Es esa indiferencia la que nos hace cristianos insignificantes, religiosos apegados a costumbres y a finales que nos hacen poco creíbles, gente de palabras y promesas pero no de gestos. Y la vida se nos acerca cada día, tanto y con tanta intensidad que nos pilla de nuevo descolocados, sermoneando tal vez sobre lo bonita que es y la importancia de celebrarla, pero sin vivirla, solo pasando de puntillas. Es una vida que nos acecha, con la misma fuerza que los que se encaraman a las vallas de Melilla o corren en Calais para entrar al Eurotúnel, tal vez sea esa fuerza la que nos ha acabado haciendo indiferentes, porque nos damos cuenta de que las arrugas de nuestra fe no nos hacen más sabios sino más tristes.

Jesús siente que aquellos que le siguen también andan indiferentes, se quedan mirando el dedo que señala la luna, incapaces de atreverse a levantar una mirada que cambiará su perspectiva y también sus vidas.
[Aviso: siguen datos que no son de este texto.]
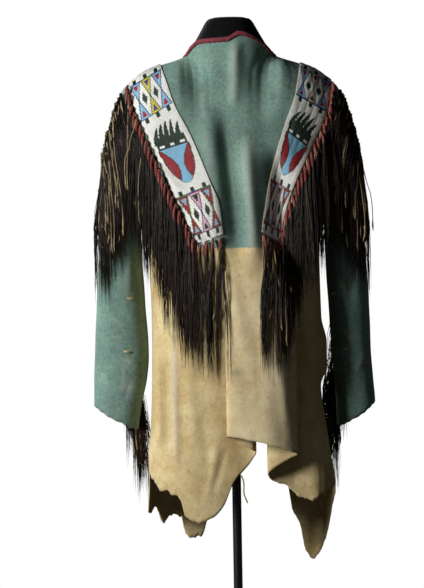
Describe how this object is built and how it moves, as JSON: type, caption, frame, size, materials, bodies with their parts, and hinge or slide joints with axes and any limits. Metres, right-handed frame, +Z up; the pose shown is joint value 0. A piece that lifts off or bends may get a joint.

Eran buscadores de milagros a los que se escapaban esos otros signos que nos reconcilian con la vida: saludar a un desconocido, escuchar a un amigo sin mirar el móvil a cada instante, llamar a alguien de quien hace tiempo no sé nada, visitar a un enfermo, sonreír, dar una moneda al que me pide en el semáforo, abrazar, confiar, sentir que me tiro a la vida sin red.

La indiferencia no es ya virtud sino pecado, porque nos acerca al reino de lo fácil y nos aleja de las presencias que realmente nos salvan; nos promete una vida sin obstáculos que en poco tiempo nos descubrirá viviendo junto a otros pero realmente solos, buscadores de experiencias cada vez más significativas, pero individuales. Cuando seamos capaces de nuevo de contar a un amigo cómo estamos, cara a cara, sin utilizar Facebook o WhatsApp, y nos importe que sea él, o ella, quien nos escuche, sin importarnos si el resto del cibermundo queda ignorante ante nuestra vida, entonces, solo entonces, estaremos tomando un alimento de vida eterna.